[start]

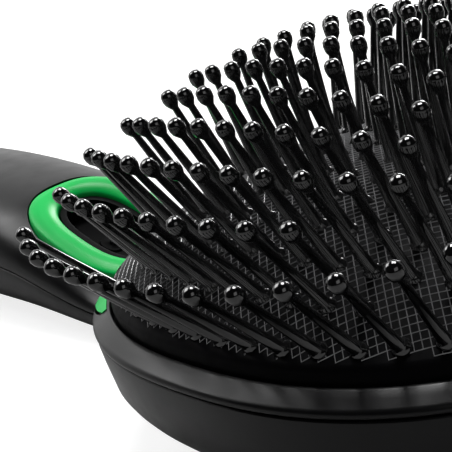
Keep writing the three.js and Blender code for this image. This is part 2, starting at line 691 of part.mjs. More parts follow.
function cell(side) {
  const front = side > 0 ? frontPlateX - PART_GAP : backPlateX + PART_GAP;
  const way = side > 0 ? -1 : 1;
  const at = (x) => [x, side * cellY, cellZ];
  const body = bar(at(front + way * CELL_NUB_LENGTH), at(front + way * CELL_LENGTH), CELL_DIAMETER, 20);
  return body.add(bar(at(front), at(front + (way * CELL_LENGTH) / 2), CELL_NUB_DIAMETER, 12));
}

function batteryTray() {
  const innerHalf = trayHalfWidth - TRAY_WALL;
  let tray = block([trayBackX, -trayHalfWidth, trayBottom], [trayFrontX, trayHalfWidth, trayTop]);
  tray = tray.subtract(block([trayBackX + TRAY_WALL, -innerHalf, 0],
    [trayFrontX - TRAY_WALL, innerHalf, trayRoof]));
  for (const side of [1, -1]) {
    const half = contactHalfWidth + PART_GAP;
    const low = [frontPlateX - PART_GAP, side * cellY - half, 0];
    const high = [frontPlateX + CONTACT_THICKNESS + PART_GAP, side * cellY + half, trayTop + 1];
    tray = tray.subtract(block(low, high));
  }
  for (const share of [0.45, 0.85]) {
    const x = lerp(trayFrontX, trayBackX, share);
    const postTop = topAt(x) - WALL - 3 * PART_GAP;
    tray = tray.add(bar([x, 0, lerp(trayRoof, trayTop, 0.5)], [x, 0, postTop], TRAY_POST, 12));
  }
  return tray;
}

function frontContact(side) {
  const low = [frontPlateX, side * cellY - contactHalfWidth, cellZ - contactHalfWidth];
  const high = [frontPlateX + CONTACT_THICKNESS, side * cellY + contactHalfWidth, trayTop];
  return block(low, high);
}

function bridgeContact() {
  const reach = cellY + contactHalfWidth;
  return block([backPlateX - CONTACT_THICKNESS, -reach, cellZ - contactHalfWidth],
    [backPlateX, reach, cellZ + contactHalfWidth]);
}

// A conical spring of two open turns between a contact and the flat end of a cell.
function cellSpring(side) {
  const way = side > 0 ? 1 : -1;
  const start = side > 0 ? backPlateX + PART_GAP : frontPlateX - PART_GAP;
  const reach = SPRING_LENGTH - 2 * PART_GAP - SPRING_WIRE;
  const points = Array.from({ length: SPRING_TURNS * 8 + 1 }, (_, i) => {
    const t = i / (SPRING_TURNS * 8);
    const angle = t * SPRING_TURNS * Math.PI * 2;
    const radius = (lerp(1, SPRING_TAPER, t) * SPRING_DIAMETER) / 2;
    const x = start + way * (SPRING_WIRE / 2 + reach * t);
    return [x, side * cellY + radius * Math.cos(angle), cellZ + radius * Math.sin(angle)];
  });
  return wire(points, SPRING_WIRE, SPRING_TURNS * 8, 6);
}

// ---------------------------------------------------------------- board, module, switch and lamp
const boardBottom = trayTop + PART_GAP;
const boardTop = boardBottom + BOARD_THICKNESS;
const moduleBackX = trayFrontX + PART_GAP;
const moduleFrontX = moduleBackX + MODULE_LENGTH;
const boardBackX = moduleFrontX - BOARD_LENGTH;
const footTop = pocketFloor - WALL - PART_GAP;
const footBottom = footTop - FOOT_THICKNESS;
const switchTop = footBottom - PART_GAP;

function circuitBoard() {
  return block([boardBackX, -BOARD_WIDTH / 2, boardBottom], [moduleFrontX, BOARD_WIDTH / 2, boardTop]);
}

function ionModule() {
  const half = MODULE_WIDTH / 2;
  return block([moduleBackX, -half, WALL + 2 * PART_GAP],
    [moduleFrontX, half, boardBottom - PART_GAP]);
}

function switchBody() {
  const half = SWITCH_WIDTH / 2;
  return block([switchX - SWITCH_LENGTH / 2, -half, boardTop + PART_GAP],
    [switchX + SWITCH_LENGTH / 2, half, switchTop]);
}

// The button's stem passes through the slot, and its foot keeps it from lifting out.
function switchButton() {
  const capBottom = pocketFloor + PART_GAP;
  const half = BUTTON_WIDTH / 2;
  let button = block([buttonStartX - BUTTON_LENGTH / 2, -half, capBottom],
    [buttonStartX + BUTTON_LENGTH / 2, half, capBottom + BUTTON_HEIGHT]);
  button = button.add(block([buttonStartX - stemHalf, -stemHalf, footBottom],
    [buttonStartX + stemHalf, stemHalf, capBottom + BUTTON_HEIGHT / 2]));
  button = button.add(block([buttonStartX - stemHalf - FOOT_THICKNESS, -half, footBottom],
    [buttonStartX + stemHalf + FOOT_THICKNESS, half, footTop]));
  const top = capBottom + BUTTON_HEIGHT;
  for (const step of [-1.5, -0.5, 0.5, 1.5]) {
    const x = buttonStartX + (step * BUTTON_LENGTH) / 5;
    button = button.subtract(block([x - BUTTON_GROOVE / 2, -half - 1, top - BUTTON_GROOVE],
      [x + BUTTON_GROOVE / 2, half + 1, top + 1]));
  }
  return button;
}

function statusLamp() {
  return bar([lampX, 0, boardTop + PART_GAP], [lampX, 0, topAt(lampX)], LAMP_DIAMETER, 12);
}

// The lead runs from the module to the back of the needle.
function needleLead() {
  const tilt = new THREE.Vector3(Math.sin(rampTilt), 0, Math.cos(rampTilt));
  const end = outletCentre.clone().addScaledVector(tilt, -OUTLET_DEPTH - HOLDER_LENGTH - PART_GAP);
  const bend = end.clone().addScaledVector(tilt, -2 * LEAD_DIAMETER);
  const points = [[moduleFrontX + PART_GAP, 0, LEAD_HEIGHT],
    [moduleFrontX + 5 * LEAD_DIAMETER, 0, LEAD_HEIGHT], bend.toArray(), end.toArray()];
  return wire(points, LEAD_DIAMETER, 10, 6);
}

// ---------------------------------------------------------------- screws
// A slotted pan-head screw; the head rises from its seat along the given way, up or down.
function screw(x, y, seat, way, shankEnd) {
  const crown = seat + way * SCREW_HEAD_HEIGHT;
  const head = bar([x, y, seat], [x, y, crown], SCREW_HEAD_DIAMETER, 12);
  const shank = bar([x, y, seat + (way * SCREW_HEAD_HEIGHT) / 2], [x, y, shankEnd], SCREW_DIAMETER, 10);
  const slotHeights = [crown - (way * SCREW_HEAD_HEIGHT) / 2, crown + way].sort((a, b) => a - b);
  const slot = block([x - SCREW_HEAD_DIAMETER, y - SCREW_SLOT / 2, slotHeights[0]],
    [x + SCREW_HEAD_DIAMETER, y + SCREW_SLOT / 2, slotHeights[1]]);
  return head.add(shank).subtract(slot);
}

const housingScrew = ([x, y]) => screw(x, y, sinkTop - PART_GAP, -1, pilotTop(x) - PART_GAP);
const plateScrew = ([x, y]) => screw(x, y, plateTop + PART_GAP, 1, plateScrewEnd);

// ---------------------------------------------------------------- assembly
const brush = new THREE.Group();
brush.position.x = overallLength / 2 - headHalfLength;

function place(name, solid, finish) {
  const mesh = new THREE.Mesh(geometryOf(solid), new THREE.MeshStandardMaterial(finish));
  mesh.name = name;
  brush.add(mesh);
}

place('back_shell', backShell(), satinBlack);
place('front_shell', frontShell(), satinBlack);
place('battery_door', batteryDoor(), satinBlack);
place('cushion_skirt', cushionSkirt(), rubberBlack);
for (let index = 0; index < sliceCount; index += 1) {
  place(`pin_pad_${index + 1}`, pinPad(index), glossBlack);
}
place('cushion_plate', cushionPlate(), darkPlastic);
place('outlet_bezel', outletBezel(), accentGreen);
place('outlet_cup', outletCup(), glossBlack);
place('emitter_needle', emitterNeedle(), steel);
place('needle_holder', needleHolder(), darkPlastic);
place('needle_lead', needleLead(), leadRed);
place('accent_strip_left', accentStrip(1, 0), accentGreen);
place('accent_strip_right', accentStrip(-1, 0), accentGreen);
place('ion_module', ionModule(), darkPlastic);
place('circuit_board', circuitBoard(), boardGreen);
place('switch_body', switchBody(), darkPlastic);
place('switch_button', switchButton(), accentGreen);
place('status_lamp', statusLamp(), lampClear);
place('battery_tray', batteryTray(), darkPlastic);
place('battery_1', cell(1), cellSleeve);
place('battery_2', cell(-1), cellSleeve);
place('front_contact_1', frontContact(1), steel);
place('front_contact_2', frontContact(-1), steel);
place('bridge_contact', bridgeContact(), steel);
place('battery_spring_1', cellSpring(1), steel);
place('battery_spring_2', cellSpring(-1), steel);
bossPlaces.forEach((spot, index) => place(`housing_screw_${index + 1}`, housingScrew(spot), steel));
platePlaces.forEach((spot, index) => place(`plate_screw_${index + 1}`, plateScrew(spot), steel));

export default brush;
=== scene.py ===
"""Paddle brush with an ion outlet: the dressed scene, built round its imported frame.

Sizes in the classes are millimetres in the head's own frame: +X from the handle to the tip,
+Z the way the pins point, and the head's middle at the origin. Meshes are made in metres in
the part's frame, which lies SHIFT_X behind the head's.
"""

import logging
import math
from dataclasses import dataclass, field
from enum import Enum
from typing import Callable, Sequence

import bmesh
import bpy
import numpy as np
from mathutils import Matrix, Vector


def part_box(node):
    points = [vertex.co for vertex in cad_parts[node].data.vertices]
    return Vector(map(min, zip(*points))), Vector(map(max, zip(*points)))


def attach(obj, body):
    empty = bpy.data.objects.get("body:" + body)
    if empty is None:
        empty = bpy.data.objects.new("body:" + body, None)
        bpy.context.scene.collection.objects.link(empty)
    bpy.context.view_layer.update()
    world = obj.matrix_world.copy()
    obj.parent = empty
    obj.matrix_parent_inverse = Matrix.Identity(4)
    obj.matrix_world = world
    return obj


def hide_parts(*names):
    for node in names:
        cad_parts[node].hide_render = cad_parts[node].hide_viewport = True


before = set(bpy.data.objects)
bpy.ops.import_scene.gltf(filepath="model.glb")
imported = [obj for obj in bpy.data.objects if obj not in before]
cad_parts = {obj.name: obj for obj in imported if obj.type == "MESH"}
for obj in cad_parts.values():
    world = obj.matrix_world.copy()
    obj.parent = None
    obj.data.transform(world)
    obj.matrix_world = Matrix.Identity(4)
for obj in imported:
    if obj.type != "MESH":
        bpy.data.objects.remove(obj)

LOG = logging.getLogger("paddle_brush")
MM = 0.001
SHIFT_X = 75.0
PICTURE_SIDE = 452
WHITE = (1.0, 1.0, 1.0, 1.0)
UPWARDS = Vector((0.0, 0.0, 1.0))

Piece = bpy.types.Object
Socket = bpy.types.NodeSocket
Pair = tuple[float, float]
Point = tuple[float, float, float]
Stage = tuple[float, float, float]


class Body(Enum):
    """The rigid bodies that pieces ride on."""

    HOUSING = "housing"
    SLIDER = "switch_slider"
    COVER = "battery_cover"


class Half(Enum):
    """The two halves of the housing's skin."""

    UPPER = 1
    LOWER = -1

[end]

### Written exercise
Gather and copy every line of the data in which the string "context" is found.

### Complete output
        bpy.context.scene.collection.objects.link(empty)
    bpy.context.view_layer.update()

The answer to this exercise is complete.